• **WHAT YOU WILL DO**
Repeat verbatim, and only, the lines of the data below, beginning at the line that contains "What three.js and" and stopping after the line that contains "wasm.setup();".

• **EXCERPTED DATA**
_ _ _ _
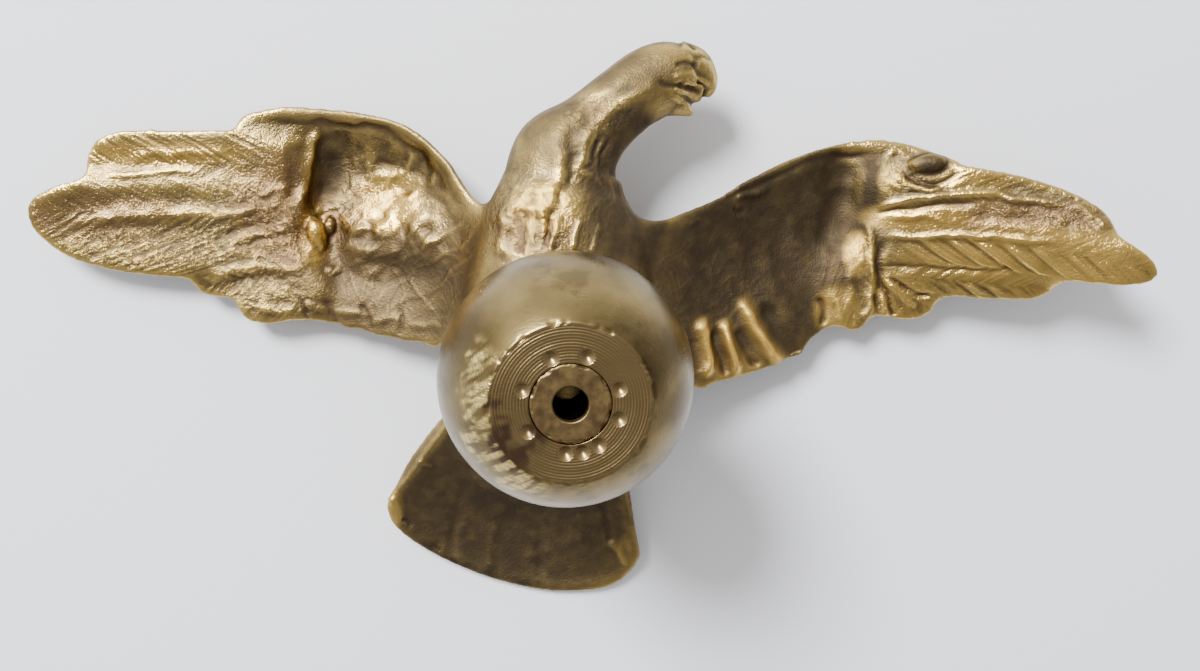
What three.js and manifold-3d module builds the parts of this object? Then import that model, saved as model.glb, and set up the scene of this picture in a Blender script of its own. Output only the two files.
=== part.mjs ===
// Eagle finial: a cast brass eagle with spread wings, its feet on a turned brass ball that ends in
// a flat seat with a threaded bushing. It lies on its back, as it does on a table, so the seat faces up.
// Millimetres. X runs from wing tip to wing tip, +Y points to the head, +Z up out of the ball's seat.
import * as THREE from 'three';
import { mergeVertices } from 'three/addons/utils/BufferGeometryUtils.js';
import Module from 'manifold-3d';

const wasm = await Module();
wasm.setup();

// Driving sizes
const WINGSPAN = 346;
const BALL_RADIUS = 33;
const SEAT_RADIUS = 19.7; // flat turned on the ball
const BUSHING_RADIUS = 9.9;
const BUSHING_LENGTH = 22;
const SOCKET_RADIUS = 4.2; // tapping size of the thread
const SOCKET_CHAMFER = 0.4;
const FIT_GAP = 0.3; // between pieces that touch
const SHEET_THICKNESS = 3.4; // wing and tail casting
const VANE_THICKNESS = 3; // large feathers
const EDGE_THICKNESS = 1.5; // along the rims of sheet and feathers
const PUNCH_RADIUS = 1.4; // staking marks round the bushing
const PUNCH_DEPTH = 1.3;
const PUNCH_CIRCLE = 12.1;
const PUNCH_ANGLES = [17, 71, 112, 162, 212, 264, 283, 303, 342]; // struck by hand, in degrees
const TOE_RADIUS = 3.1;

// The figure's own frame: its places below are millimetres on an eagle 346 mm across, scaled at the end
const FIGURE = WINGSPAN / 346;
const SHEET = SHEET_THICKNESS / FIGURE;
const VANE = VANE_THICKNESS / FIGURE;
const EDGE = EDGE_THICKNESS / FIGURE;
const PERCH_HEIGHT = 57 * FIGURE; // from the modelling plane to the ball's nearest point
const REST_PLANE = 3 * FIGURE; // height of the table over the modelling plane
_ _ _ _
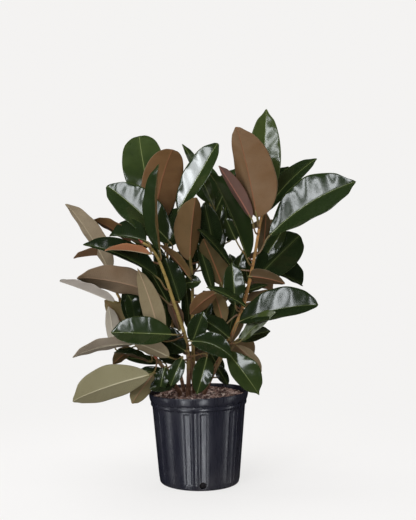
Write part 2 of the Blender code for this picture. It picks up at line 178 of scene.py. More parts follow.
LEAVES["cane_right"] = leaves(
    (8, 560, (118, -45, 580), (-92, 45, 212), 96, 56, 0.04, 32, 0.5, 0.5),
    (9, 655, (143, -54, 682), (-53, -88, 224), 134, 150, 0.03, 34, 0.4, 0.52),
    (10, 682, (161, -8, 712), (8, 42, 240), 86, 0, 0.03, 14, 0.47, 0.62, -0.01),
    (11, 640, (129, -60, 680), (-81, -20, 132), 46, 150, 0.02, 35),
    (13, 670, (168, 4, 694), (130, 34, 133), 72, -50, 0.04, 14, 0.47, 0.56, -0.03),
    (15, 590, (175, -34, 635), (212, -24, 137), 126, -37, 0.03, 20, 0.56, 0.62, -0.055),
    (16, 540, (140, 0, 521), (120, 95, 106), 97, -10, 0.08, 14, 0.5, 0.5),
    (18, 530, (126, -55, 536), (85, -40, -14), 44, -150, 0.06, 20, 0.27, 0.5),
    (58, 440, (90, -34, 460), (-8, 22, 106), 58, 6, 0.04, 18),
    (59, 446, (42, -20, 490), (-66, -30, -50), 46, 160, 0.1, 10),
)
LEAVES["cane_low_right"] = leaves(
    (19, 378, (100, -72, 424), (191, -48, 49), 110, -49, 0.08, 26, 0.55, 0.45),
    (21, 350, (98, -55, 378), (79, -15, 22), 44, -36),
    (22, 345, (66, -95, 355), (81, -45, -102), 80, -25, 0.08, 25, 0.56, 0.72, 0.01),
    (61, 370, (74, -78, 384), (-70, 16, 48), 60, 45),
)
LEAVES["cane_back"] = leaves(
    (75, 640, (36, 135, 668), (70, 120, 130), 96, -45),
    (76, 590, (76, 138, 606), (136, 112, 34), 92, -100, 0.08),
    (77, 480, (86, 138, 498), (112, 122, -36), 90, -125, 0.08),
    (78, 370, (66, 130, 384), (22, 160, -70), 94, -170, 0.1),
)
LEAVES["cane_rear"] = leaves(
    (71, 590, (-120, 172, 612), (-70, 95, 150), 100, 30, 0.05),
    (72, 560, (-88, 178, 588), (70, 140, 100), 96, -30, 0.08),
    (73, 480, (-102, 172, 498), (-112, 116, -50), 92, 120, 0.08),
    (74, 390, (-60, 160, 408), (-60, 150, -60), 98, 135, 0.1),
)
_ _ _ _
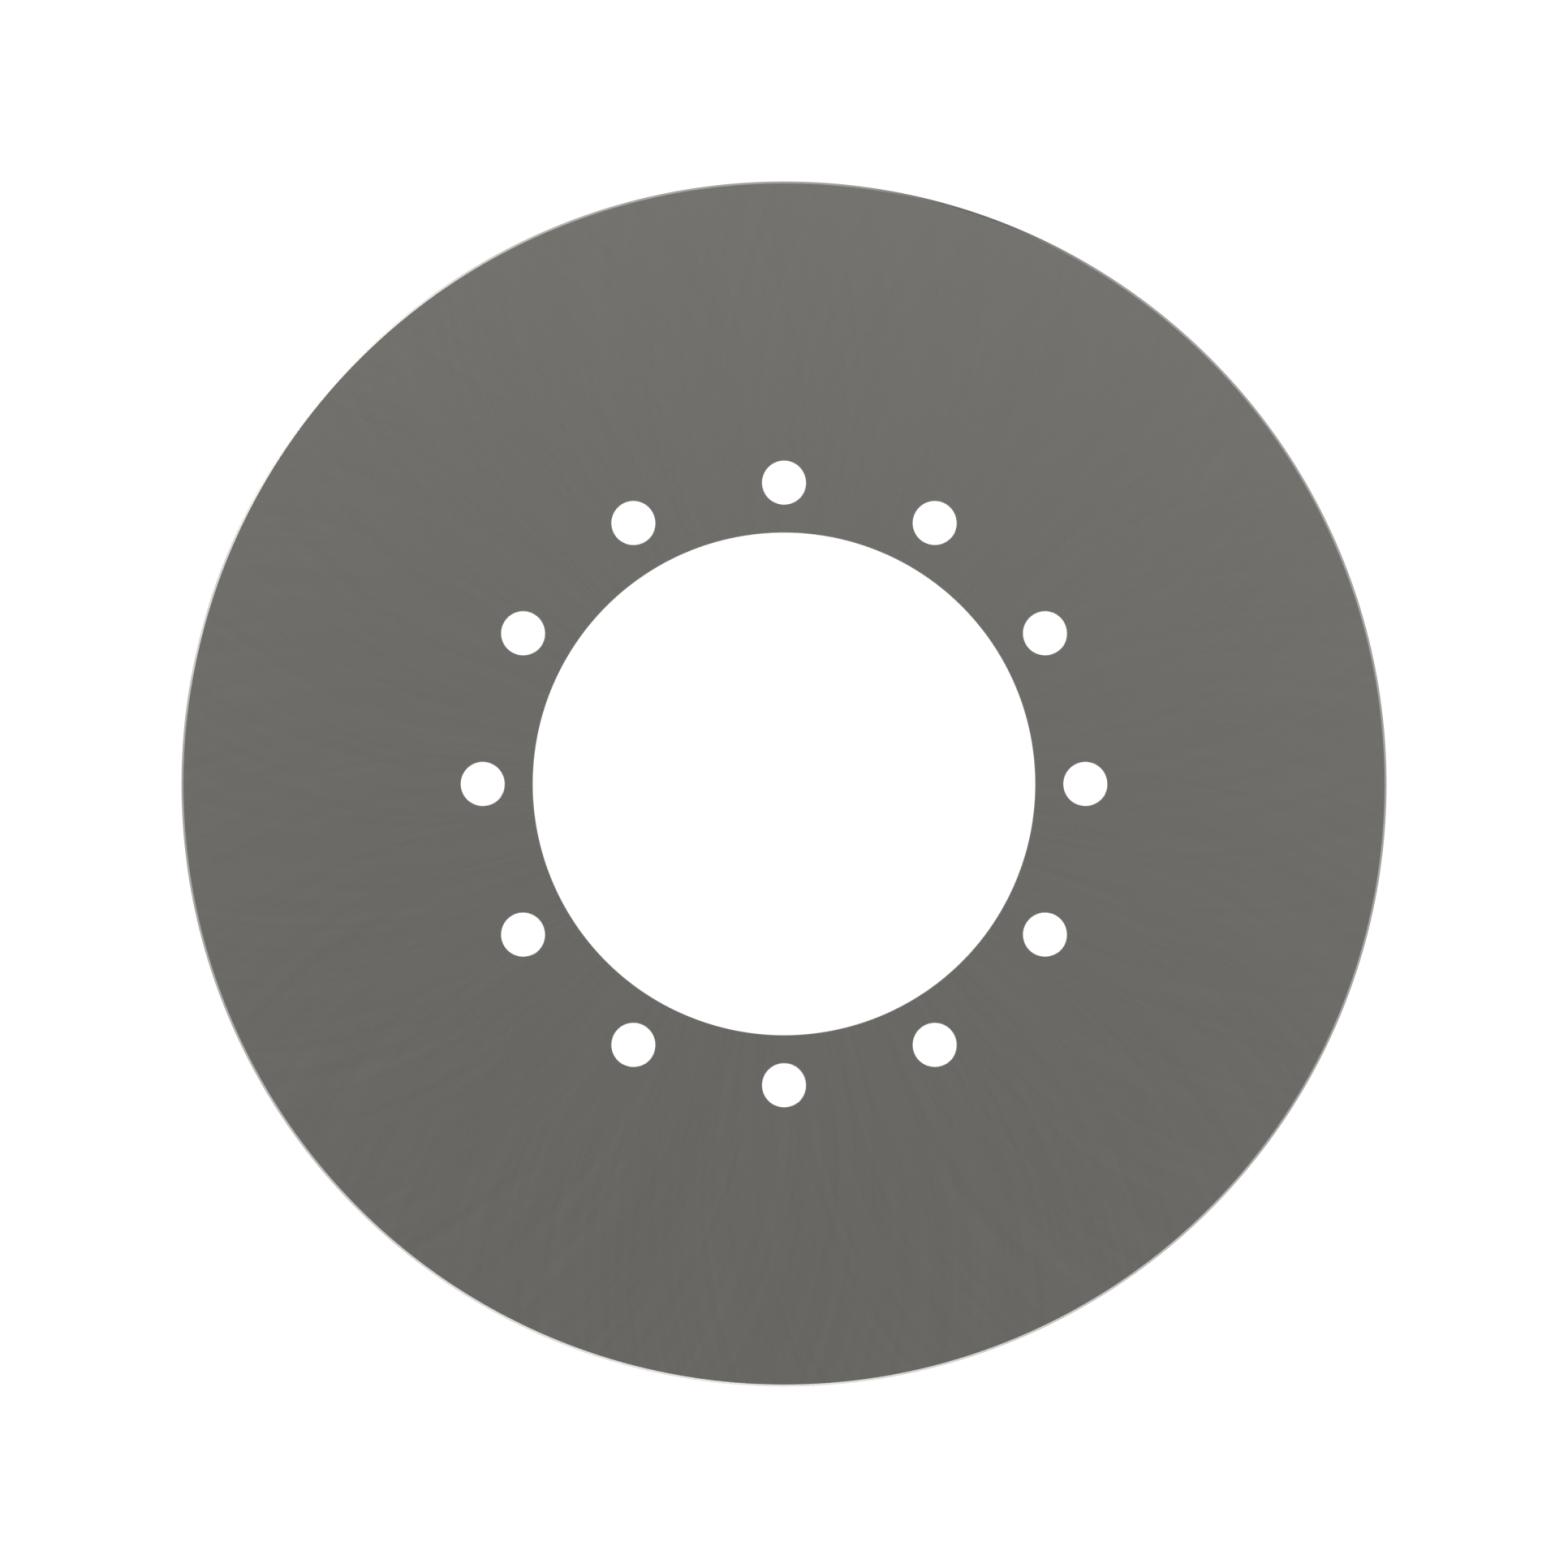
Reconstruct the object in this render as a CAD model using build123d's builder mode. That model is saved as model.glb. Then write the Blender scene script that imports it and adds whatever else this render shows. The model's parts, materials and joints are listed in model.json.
_ _ _ _
• **SOLUTION FOR THIS PROBLEM**
What three.js and manifold-3d module builds the parts of this object? Then import that model, saved as model.glb, and set up the scene of this picture in a Blender script of its own. Output only the two files.
=== part.mjs ===
// Eagle finial: a cast brass eagle with spread wings, its feet on a turned brass ball that ends in
// a flat seat with a threaded bushing. It lies on its back, as it does on a table, so the seat faces up.
// Millimetres. X runs from wing tip to wing tip, +Y points to the head, +Z up out of the ball's seat.
import * as THREE from 'three';
import { mergeVertices } from 'three/addons/utils/BufferGeometryUtils.js';
import Module from 'manifold-3d';

const wasm = await Module();
wasm.setup();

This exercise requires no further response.